* **Exercise brief**: Identify each line below that contains the word "axes", and copy it out.

* **Dataset excerpt**:
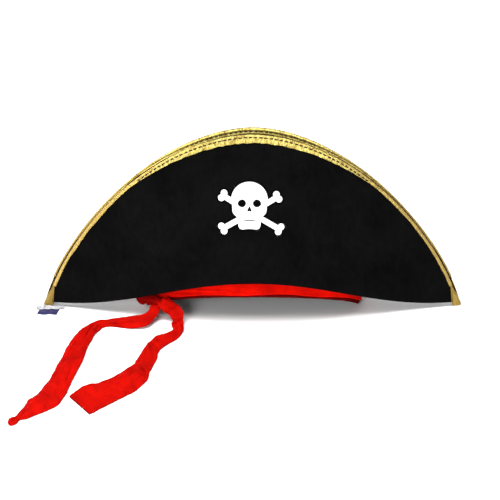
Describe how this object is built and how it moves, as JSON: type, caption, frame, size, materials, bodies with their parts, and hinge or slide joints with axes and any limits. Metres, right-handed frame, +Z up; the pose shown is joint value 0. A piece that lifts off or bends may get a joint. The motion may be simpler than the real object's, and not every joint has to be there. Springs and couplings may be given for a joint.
{
  "type": "costume pirate hat",
  "caption": "Black bicorne-style costume hat with gold ribbon binding, white skull print, soft crown, and red sash whose two tails trail on the ground.",
  "frame": {"origin": "middle of the line joining the two tips, in the plane of the head opening's flat rear rim, at ground level", "axes": "+X along the line of the tips towards the wearer's left, +Y towards the wearer's back, +Z up; the printed front faces -Y"},
  "size_m": [0.4785, 0.3411, 0.2052],
  "materials": {
    "front_panel_face": "black brushed velour cloth, soft matt nap, turned in under the bottom edge",
    "front_panel_core": "thin pale grey foam sheet stiffener",
    "front_panel_backing": "black plain lining cloth",
    "front_trim": "gold metallic lame ribbon, fine cross ribs, stitched along the middle",
    "skull_print": "white heat-transfer film",
    "back_panel_face": "black brushed velour cloth, soft matt nap, turned in under the bottom edge",
    "back_panel_core": "thin pale grey foam sheet stiffener",
    "back_panel_backing": "black plain lining cloth",
    "back_trim": "gold metallic lame ribbon, fine cross ribs, stitched along the middle",
    "left_tip_wrap": "gold metallic lame ribbon folded round the tip",
    "right_tip_wrap": "gold metallic lame ribbon folded round the tip",
    "crown_front": "black soft cloth",
    "crown_back": "black soft cloth",
    "sweatband": "black woven tape",
    "rear_elastic": "black ruched elastic tape",
    "sash_band": "bright red thin woven cloth, folded and creased",
    "sash_knot": "bright red thin woven cloth, knotted",
    "tail_long": "bright red thin woven cloth, rolled edges",
    "tail_short": "bright red thin woven cloth, rolled edges",
    "care_label": "white satin label tape, blank",
    "size_label": "dark blue satin label tape, blank"
  },
  "bodies": {
    "hat": {"crown_front": "crown_front", "crown_back": "crown_back", "sweatband": "sweatband", "rear_elastic": "rear_elastic", "sash_band": "sash_band", "sash_knot": "sash_knot", "left_tip_wrap": "left_tip_wrap", "right_tip_wrap": "right_tip_wrap"},
    "front_brim": {"front_panel_face": "front_panel_face", "front_panel_core": "front_panel_core", "front_panel_backing": "front_panel_backing", "front_trim": "front_trim", "skull_print": "skull_print"},
    "back_brim": {"back_panel_face": "back_panel_face", "back_panel_core": "back_panel_core", "back_panel_backing": "back_panel_backing", "back_trim": "back_trim"},
    "long_tail": {"tail_long": "tail_long"},
    "short_tail": {"tail_short": "tail_short"},
    "labels": {"care_label": "care_label", "size_label": "size_label"}
  },
  "joints": [
    {"name": "front_brim_tilt", "type": "hinge", "parent": "hat", "child": "front_brim", "pos_m": [0, 0, 0], "axis": [1, 0, 0], "range_deg": [0, 15], "stiffness_Nm_per_rad": 0.8, "springref_deg": -2.29},
    {"name": "back_brim_tilt", "type": "hinge", "parent": "hat", "child": "back_brim", "pos_m": [0, 0, 0], "axis": [-1, 0, 0], "range_deg": [0, 15], "stiffness_Nm_per_rad": 0.8, "springref_deg": -2.29},
    {"name": "tail_long_swing", "type": "hinge", "parent": "hat", "child": "long_tail", "pos_m": [-0.1045, -0.034, 0], "axis": [0, 0, -1], "range_deg": [0, 12]},
    {"name": "tail_short_swing", "type": "hinge", "parent": "hat", "child": "short_tail", "pos_m": [-0.1045, -0.034, 0], "axis": [0, 0, 1], "range_deg": [0, 25]},
    {"name": "label_flap", "type": "hinge", "parent": "hat", "child": "labels", "pos_m": [-0.2245, -0.007, 0.0012], "axis": [-1, 0, 0], "range_deg": [0, 20]}
  ]
}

* **Complete answer**:
Describe how this object is built and how it moves, as JSON: type, caption, frame, size, materials, bodies with their parts, and hinge or slide joints with axes and any limits. Metres, right-handed frame, +Z up; the pose shown is joint value 0. A piece that lifts off or bends may get a joint. The motion may be simpler than the real object's, and not every joint has to be there. Springs and couplings may be given for a joint.
  "frame": {"origin": "middle of the line joining the two tips, in the plane of the head opening's flat rear rim, at ground level", "axes": "+X along the line of the tips towards the wearer's left, +Y towards the wearer's back, +Z up; the printed front faces -Y"},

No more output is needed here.